Reproduce the records below exactly as given.

----

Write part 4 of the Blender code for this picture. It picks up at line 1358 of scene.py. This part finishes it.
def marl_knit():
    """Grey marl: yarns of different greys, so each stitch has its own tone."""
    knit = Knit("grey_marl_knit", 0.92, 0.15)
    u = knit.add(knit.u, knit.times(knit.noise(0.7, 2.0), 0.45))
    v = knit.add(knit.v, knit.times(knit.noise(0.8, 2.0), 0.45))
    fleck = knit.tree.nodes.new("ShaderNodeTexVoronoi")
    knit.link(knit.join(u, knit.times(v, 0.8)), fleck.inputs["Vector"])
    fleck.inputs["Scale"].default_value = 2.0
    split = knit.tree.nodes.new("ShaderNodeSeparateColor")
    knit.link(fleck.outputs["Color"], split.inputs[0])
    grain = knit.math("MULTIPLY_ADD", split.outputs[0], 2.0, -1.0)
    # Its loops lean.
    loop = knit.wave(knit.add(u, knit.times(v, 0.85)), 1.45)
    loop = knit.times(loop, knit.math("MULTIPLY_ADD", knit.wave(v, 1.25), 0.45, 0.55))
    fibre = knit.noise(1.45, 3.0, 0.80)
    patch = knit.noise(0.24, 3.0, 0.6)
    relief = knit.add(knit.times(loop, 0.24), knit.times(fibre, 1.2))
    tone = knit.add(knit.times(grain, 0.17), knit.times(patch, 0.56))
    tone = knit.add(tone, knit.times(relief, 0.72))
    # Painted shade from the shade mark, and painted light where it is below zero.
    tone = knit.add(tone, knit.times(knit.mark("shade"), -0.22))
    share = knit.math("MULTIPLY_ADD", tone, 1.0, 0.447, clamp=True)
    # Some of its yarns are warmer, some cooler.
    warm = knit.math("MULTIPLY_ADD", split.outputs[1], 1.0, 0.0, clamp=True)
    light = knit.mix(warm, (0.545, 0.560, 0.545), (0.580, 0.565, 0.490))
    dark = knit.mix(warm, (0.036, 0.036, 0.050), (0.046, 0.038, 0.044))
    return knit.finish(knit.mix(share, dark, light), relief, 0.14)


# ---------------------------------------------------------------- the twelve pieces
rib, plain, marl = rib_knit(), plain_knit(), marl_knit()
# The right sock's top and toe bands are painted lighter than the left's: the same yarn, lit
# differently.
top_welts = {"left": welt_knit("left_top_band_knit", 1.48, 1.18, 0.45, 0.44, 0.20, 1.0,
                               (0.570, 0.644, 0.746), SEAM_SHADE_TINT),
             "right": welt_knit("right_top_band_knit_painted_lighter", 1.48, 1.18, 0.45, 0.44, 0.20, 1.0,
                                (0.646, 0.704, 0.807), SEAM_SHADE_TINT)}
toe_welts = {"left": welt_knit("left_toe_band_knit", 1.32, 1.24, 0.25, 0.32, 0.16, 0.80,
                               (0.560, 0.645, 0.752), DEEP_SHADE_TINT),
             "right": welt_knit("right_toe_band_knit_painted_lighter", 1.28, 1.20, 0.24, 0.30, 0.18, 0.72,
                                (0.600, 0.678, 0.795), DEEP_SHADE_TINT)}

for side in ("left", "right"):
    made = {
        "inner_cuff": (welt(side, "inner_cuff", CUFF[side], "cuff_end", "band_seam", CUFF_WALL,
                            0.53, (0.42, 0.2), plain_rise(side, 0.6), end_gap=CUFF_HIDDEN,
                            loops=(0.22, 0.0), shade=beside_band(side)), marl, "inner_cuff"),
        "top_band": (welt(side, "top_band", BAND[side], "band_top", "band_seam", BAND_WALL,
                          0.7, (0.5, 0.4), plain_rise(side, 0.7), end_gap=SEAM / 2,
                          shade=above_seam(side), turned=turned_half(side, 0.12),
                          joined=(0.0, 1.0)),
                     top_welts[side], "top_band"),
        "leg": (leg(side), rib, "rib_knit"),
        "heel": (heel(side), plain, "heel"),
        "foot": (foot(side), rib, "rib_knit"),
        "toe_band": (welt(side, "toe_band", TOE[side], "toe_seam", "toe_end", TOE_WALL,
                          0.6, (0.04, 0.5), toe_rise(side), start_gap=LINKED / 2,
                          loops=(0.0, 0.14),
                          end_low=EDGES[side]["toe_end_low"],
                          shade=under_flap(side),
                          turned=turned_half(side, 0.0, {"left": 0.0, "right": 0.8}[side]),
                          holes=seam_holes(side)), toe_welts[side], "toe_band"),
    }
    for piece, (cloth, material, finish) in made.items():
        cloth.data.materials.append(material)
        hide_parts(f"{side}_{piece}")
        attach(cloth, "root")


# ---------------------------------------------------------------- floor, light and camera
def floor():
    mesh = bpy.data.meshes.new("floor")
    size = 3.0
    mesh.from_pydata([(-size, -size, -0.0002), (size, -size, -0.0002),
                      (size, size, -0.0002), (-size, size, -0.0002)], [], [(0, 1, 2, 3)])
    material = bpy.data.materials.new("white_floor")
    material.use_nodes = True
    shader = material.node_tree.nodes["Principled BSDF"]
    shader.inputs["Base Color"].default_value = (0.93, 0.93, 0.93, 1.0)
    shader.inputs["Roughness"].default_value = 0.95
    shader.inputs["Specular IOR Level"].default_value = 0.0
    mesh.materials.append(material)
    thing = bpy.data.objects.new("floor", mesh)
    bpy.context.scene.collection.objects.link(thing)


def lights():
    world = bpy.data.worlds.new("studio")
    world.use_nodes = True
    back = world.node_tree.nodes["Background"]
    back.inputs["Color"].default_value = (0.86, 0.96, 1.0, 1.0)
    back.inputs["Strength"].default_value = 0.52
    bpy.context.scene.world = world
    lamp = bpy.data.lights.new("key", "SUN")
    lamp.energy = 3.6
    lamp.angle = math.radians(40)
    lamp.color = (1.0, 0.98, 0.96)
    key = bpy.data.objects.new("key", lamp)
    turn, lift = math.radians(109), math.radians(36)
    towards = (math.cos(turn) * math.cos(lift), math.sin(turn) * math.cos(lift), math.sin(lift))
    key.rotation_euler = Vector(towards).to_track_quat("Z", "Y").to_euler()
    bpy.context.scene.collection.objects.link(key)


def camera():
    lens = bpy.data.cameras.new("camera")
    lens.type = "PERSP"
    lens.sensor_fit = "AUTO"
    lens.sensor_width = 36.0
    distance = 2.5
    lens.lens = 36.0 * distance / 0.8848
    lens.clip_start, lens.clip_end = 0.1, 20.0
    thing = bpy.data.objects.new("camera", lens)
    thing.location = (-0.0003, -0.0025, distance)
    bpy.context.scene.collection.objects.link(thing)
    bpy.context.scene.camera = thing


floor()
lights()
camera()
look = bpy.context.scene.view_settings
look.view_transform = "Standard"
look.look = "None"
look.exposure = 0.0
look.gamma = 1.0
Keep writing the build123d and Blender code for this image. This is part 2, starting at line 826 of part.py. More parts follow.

----

# Task answer:
Write part 4 of the Blender code for this picture. It picks up at line 1358 of scene.py. This part finishes it.
def marl_knit():
    """Grey marl: yarns of different greys, so each stitch has its own tone."""
    knit = Knit("grey_marl_knit", 0.92, 0.15)
    u = knit.add(knit.u, knit.times(knit.noise(0.7, 2.0), 0.45))
    v = knit.add(knit.v, knit.times(knit.noise(0.8, 2.0), 0.45))
    fleck = knit.tree.nodes.new("ShaderNodeTexVoronoi")
    knit.link(knit.join(u, knit.times(v, 0.8)), fleck.inputs["Vector"])
    fleck.inputs["Scale"].default_value = 2.0
    split = knit.tree.nodes.new("ShaderNodeSeparateColor")
    knit.link(fleck.outputs["Color"], split.inputs[0])
    grain = knit.math("MULTIPLY_ADD", split.outputs[0], 2.0, -1.0)
    # Its loops lean.
    loop = knit.wave(knit.add(u, knit.times(v, 0.85)), 1.45)
    loop = knit.times(loop, knit.math("MULTIPLY_ADD", knit.wave(v, 1.25), 0.45, 0.55))
    fibre = knit.noise(1.45, 3.0, 0.80)
    patch = knit.noise(0.24, 3.0, 0.6)
    relief = knit.add(knit.times(loop, 0.24), knit.times(fibre, 1.2))
    tone = knit.add(knit.times(grain, 0.17), knit.times(patch, 0.56))
    tone = knit.add(tone, knit.times(relief, 0.72))
    # Painted shade from the shade mark, and painted light where it is below zero.
    tone = knit.add(tone, knit.times(knit.mark("shade"), -0.22))
    share = knit.math("MULTIPLY_ADD", tone, 1.0, 0.447, clamp=True)
    # Some of its yarns are warmer, some cooler.
    warm = knit.math("MULTIPLY_ADD", split.outputs[1], 1.0, 0.0, clamp=True)
    light = knit.mix(warm, (0.545, 0.560, 0.545), (0.580, 0.565, 0.490))
    dark = knit.mix(warm, (0.036, 0.036, 0.050), (0.046, 0.038, 0.044))
    return knit.finish(knit.mix(share, dark, light), relief, 0.14)


# ---------------------------------------------------------------- the twelve pieces
rib, plain, marl = rib_knit(), plain_knit(), marl_knit()
# The right sock's top and toe bands are painted lighter than the left's: the same yarn, lit
# differently.
top_welts = {"left": welt_knit("left_top_band_knit", 1.48, 1.18, 0.45, 0.44, 0.20, 1.0,
                               (0.570, 0.644, 0.746), SEAM_SHADE_TINT),
             "right": welt_knit("right_top_band_knit_painted_lighter", 1.48, 1.18, 0.45, 0.44, 0.20, 1.0,
                                (0.646, 0.704, 0.807), SEAM_SHADE_TINT)}
toe_welts = {"left": welt_knit("left_toe_band_knit", 1.32, 1.24, 0.25, 0.32, 0.16, 0.80,
                               (0.560, 0.645, 0.752), DEEP_SHADE_TINT),
             "right": welt_knit("right_toe_band_knit_painted_lighter", 1.28, 1.20, 0.24, 0.30, 0.18, 0.72,
                                (0.600, 0.678, 0.795), DEEP_SHADE_TINT)}

for side in ("left", "right"):
    made = {
        "inner_cuff": (welt(side, "inner_cuff", CUFF[side], "cuff_end", "band_seam", CUFF_WALL,
                            0.53, (0.42, 0.2), plain_rise(side, 0.6), end_gap=CUFF_HIDDEN,
                            loops=(0.22, 0.0), shade=beside_band(side)), marl, "inner_cuff"),
        "top_band": (welt(side, "top_band", BAND[side], "band_top", "band_seam", BAND_WALL,
                          0.7, (0.5, 0.4), plain_rise(side, 0.7), end_gap=SEAM / 2,
                          shade=above_seam(side), turned=turned_half(side, 0.12),
                          joined=(0.0, 1.0)),
                     top_welts[side], "top_band"),
        "leg": (leg(side), rib, "rib_knit"),
        "heel": (heel(side), plain, "heel"),
        "foot": (foot(side), rib, "rib_knit"),
        "toe_band": (welt(side, "toe_band", TOE[side], "toe_seam", "toe_end", TOE_WALL,
                          0.6, (0.04, 0.5), toe_rise(side), start_gap=LINKED / 2,
                          loops=(0.0, 0.14),
                          end_low=EDGES[side]["toe_end_low"],
                          shade=under_flap(side),
                          turned=turned_half(side, 0.0, {"left": 0.0, "right": 0.8}[side]),
                          holes=seam_holes(side)), toe_welts[side], "toe_band"),
    }
    for piece, (cloth, material, finish) in made.items():
        cloth.data.materials.append(material)
        hide_parts(f"{side}_{piece}")
        attach(cloth, "root")


# ---------------------------------------------------------------- floor, light and camera
def floor():
    mesh = bpy.data.meshes.new("floor")
    size = 3.0
    mesh.from_pydata([(-size, -size, -0.0002), (size, -size, -0.0002),
                      (size, size, -0.0002), (-size, size, -0.0002)], [], [(0, 1, 2, 3)])
    material = bpy.data.materials.new("white_floor")
    material.use_nodes = True
    shader = material.node_tree.nodes["Principled BSDF"]
    shader.inputs["Base Color"].default_value = (0.93, 0.93, 0.93, 1.0)
    shader.inputs["Roughness"].default_value = 0.95
    shader.inputs["Specular IOR Level"].default_value = 0.0
    mesh.materials.append(material)
    thing = bpy.data.objects.new("floor", mesh)
    bpy.context.scene.collection.objects.link(thing)


def lights():
    world = bpy.data.worlds.new("studio")
    world.use_nodes = True
    back = world.node_tree.nodes["Background"]
    back.inputs["Color"].default_value = (0.86, 0.96, 1.0, 1.0)
    back.inputs["Strength"].default_value = 0.52
    bpy.context.scene.world = world
    lamp = bpy.data.lights.new("key", "SUN")
    lamp.energy = 3.6
    lamp.angle = math.radians(40)
    lamp.color = (1.0, 0.98, 0.96)
    key = bpy.data.objects.new("key", lamp)
    turn, lift = math.radians(109), math.radians(36)
    towards = (math.cos(turn) * math.cos(lift), math.sin(turn) * math.cos(lift), math.sin(lift))
    key.rotation_euler = Vector(towards).to_track_quat("Z", "Y").to_euler()
    bpy.context.scene.collection.objects.link(key)


def camera():
    lens = bpy.data.cameras.new("camera")
    lens.type = "PERSP"
    lens.sensor_fit = "AUTO"
    lens.sensor_width = 36.0
    distance = 2.5
    lens.lens = 36.0 * distance / 0.8848
    lens.clip_start, lens.clip_end = 0.1, 20.0
    thing = bpy.data.objects.new("camera", lens)
    thing.location = (-0.0003, -0.0025, distance)
    bpy.context.scene.collection.objects.link(thing)
    bpy.context.scene.camera = thing


floor()
lights()
camera()
look = bpy.context.scene.view_settings
look.view_transform = "Standard"
look.look = "None"
look.exposure = 0.0
look.gamma = 1.0
Keep writing the build123d and Blender code for this image. This is part 2, starting at line 826 of part.py. More parts follow.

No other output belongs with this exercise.